Solaris Synergy, meanwhile, said it planned to float a solar array on a reservoir in the south of France in a trial with the French utility EDF.
MDU Resources Group, a $4.3 billion mining and energy infrastructure conglomerate based in Bismarck, N.D., has been in talks with SPG Solar about installing floating photovoltaic arrays on settling ponds at one of its California gravel mines, according to Bill Connors, MDU's vice president of renewable resources.
"We don't want to put a renewable resource project in the middle of our operations that would disrupt mining," Mr. Connors said.
"The settling ponds are land we're not utilizing right now except for discharge, and if we can put that unproductive land into productive use while reducing our electric costs and our carbon footprint, that's something we're interested in."
He declined to discuss the cost of an SPG floating solar array.
But he noted, "We wouldn't be looking at systems that are not competitive."
SPG Solar's main business is installing conventional solar-power systems for homes and commercial operations.
It built Far Niente's 400-kilowatt floating array on a 1.3-acre pond in 2007 as a special project and for the last four years has been developing a commercial version called Floatovoltaics that executives say is competitive in cost with a conventional ground-mounted system.
The Floatovoltaics model being brought to market by SPG Solar is the array that bobs on the surface of the Petaluma irrigation pond.
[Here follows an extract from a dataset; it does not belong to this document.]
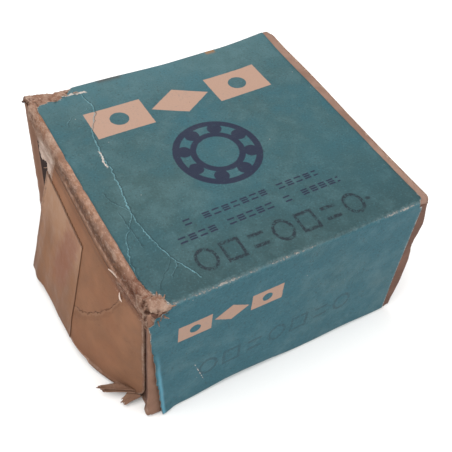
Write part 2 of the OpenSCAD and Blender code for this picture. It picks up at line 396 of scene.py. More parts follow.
def crackLine(f, crack, onTop, patchy):
    half = size["halfWidth"]
    start, end = crack["route"][0][0], crack["route"][-1][0]
    reach = f.inside(f.y - (start + end) / 2, (end - start) / 2, 0.3)
    wander = f.grain(0.8, 4.0, 0.65, shift=17) * 1.3 - 0.65
    off = f.x - f.follow(f.y, crack["route"], -half, half) + wander
    broken = f.ramp(patchy + wander * 0.2, 0.32, 0.55, 0.25, 1.0)
    # the line is a painted highlight along the crack, and the band beside it a painted shadow
    line = f.inside(off, crack["width"], 0.07) * reach * onTop * broken
    shadowLine = f.inside(off - crack["width"] - 0.16, 0.09, 0.1) * reach * onTop
    step = f.ramp(off, -0.15, 0.15) * f.ramp(off, 3.0, 0.15) * reach * onTop * (6 * crack["width"])
    return line, shadowLine, step


def boardFinish(name, light, dark, creased=False, wornAndShaded=False):
    f = Finish(name)
    broad = f.grain(0.07, 3.0, 0.6, shift=5)
    patchy = f.grain(0.35, 4.0, 0.65, shift=21)
    fibre = f.grain(2.4, 4.0, 0.75, (1, 0.35, 1))
    color = f.blend(f.ramp(broad + patchy * 0.5, 0.5, 1.0), light, dark)
    color = f.blend(f.ramp(fibre, 0.42, 0.25, 0, 0.4), color, tuple(c * 0.45 for c in dark))
    color = f.blend(f.ramp(fibre, 0.6, 0.78, 0, 0.35), color, tuple(c * 1.5 for c in light))
    height = fibre * 0.6 + patchy * 0.5
    if wornAndShaded:
        # the worn end's folds are rubbed pale and given painted light, and painted shade darkens the board behind
        # the torn one
        worn = f.ramp(f.x, 0, -1)
        pale = f.ramp(f.y, -27.3, -27.6).most(f.ramp(f.y, 25.1, 25.5)) * worn
        color = f.blend(pale * f.ramp(patchy, 0.3, 0.7, 0.5, 0.75), color, (0.27, 0.15, 0.10))
        # painted shade in the gap behind the torn closure
        gapShade = f.inside(f.y + patchy * 0.6 - 22.4, 3.1, 0.35) * worn
        color = f.blend(gapShade * 0.95, color, (0.018, 0.008, 0.006))
    if creased:
        color, height = wornShadedPanel(f, color, height, patchy, fibre)
    color, height = tornOver(f, color, height, fibre, patchy)
    if creased:
        color, height = creaseDirtAndShade(f, color, height, fibre)
    return f.shade(color, f.ramp(patchy, 0.3, 0.8, 0.82, 0.68), height, 0.14, Specular_IOR_Level=0.12)


def wornShadedPanel(f, color, height, patchy, fibre):
    # the loose panel: one long split with painted shade in it, small wrinkles, painted shade darker towards its
    # foot, and warm stains
    down = size["boardTop"] - f.z
    jag = f.grain(0.9, 4.0, 0.75, (0.2, 1, 1), 31) * 3.6 - 1.8
    route = [(-20.5, 5.5), (-15, 14.5), (-5.5, 23)]
    off = down - f.follow(f.y, route, -26, 26) + jag
    reach = f.inside(f.y + 13, 7.4, 0.5)
    # painted shade in the split
    color = f.blend(f.inside(off, 0.1, 0.14) * reach * 0.9, color, (0.045, 0.02, 0.012))
    color = f.blend(f.inside(off - 0.5, 0.25, 0.3) * reach * 0.4, color, (0.30, 0.17, 0.11))
    height = height + f.ramp(off, -0.1, 0.1) * f.ramp(off, 2.6, 0.1) * reach * 1.6
    # painted shade, darker towards the panel's foot
    color = f.blend(f.ramp(down, 26, 33) * 0.45, color, (0.075, 0.035, 0.022))
    warm = f.ramp(f.grain(0.1, 2.0, 0.5, shift=61), 0.45, 0.65) * 0.4
    pores = f.ramp(fibre, 0.4, 0.28) * f.ramp(patchy, 0.4, 0.6)
    color = f.blend(pores * 0.5, color, (0.08, 0.04, 0.026))
    return f.blend(warm, color, (0.20, 0.085, 0.045)), height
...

"We have been able to utilize a seemingly very simple system, minimizing the amount of steel," said Phil Alwitt, project development manager for SPG Solar, standing on a walkway built into the 38-kilowatt array.
Long rows of standard photovoltaic panels made by Suntech, a Chinese solar manufacturer, sit tilted at an 8-degree angle on a metal lattice fitted to pontoons and anchored by tie lines to buoys to withstand wind and waves.
The array will be hooked up to a transmission line through a cable laid under the pond bed. Mr. Alwitt said that when the array is completed, 2,016 panels would cover most of the pond's surface and generate 1 megawatt of electricity at peak output.
He noted that the cooling effect of the water increased electricity production at the Far Niente winery by 1 percent over a typical ground-mounted system.
Solaris Synergy, the Israeli firm, claims that installing its floating solar arrays on the 400-mile California Aqueduct could produce up to two megawatts of electricity per mile, providing power for irrigation.
And SPG Solar executives said they held preliminary discussions with state officials about putting solar panels on the aqueduct.
Ralph Torres, deputy director of the state water project, said he had recently spoken with Solaris, the latest of many companies that he said had approached his agency over the years about installing solar panels.
"You would really have to anchor these solar arrays so they wouldn't float away," Mr. Torres said.
"If you do spring a leak and have to go in quickly these panels would be in the way and you might damage or destroy them when responding to an emergency."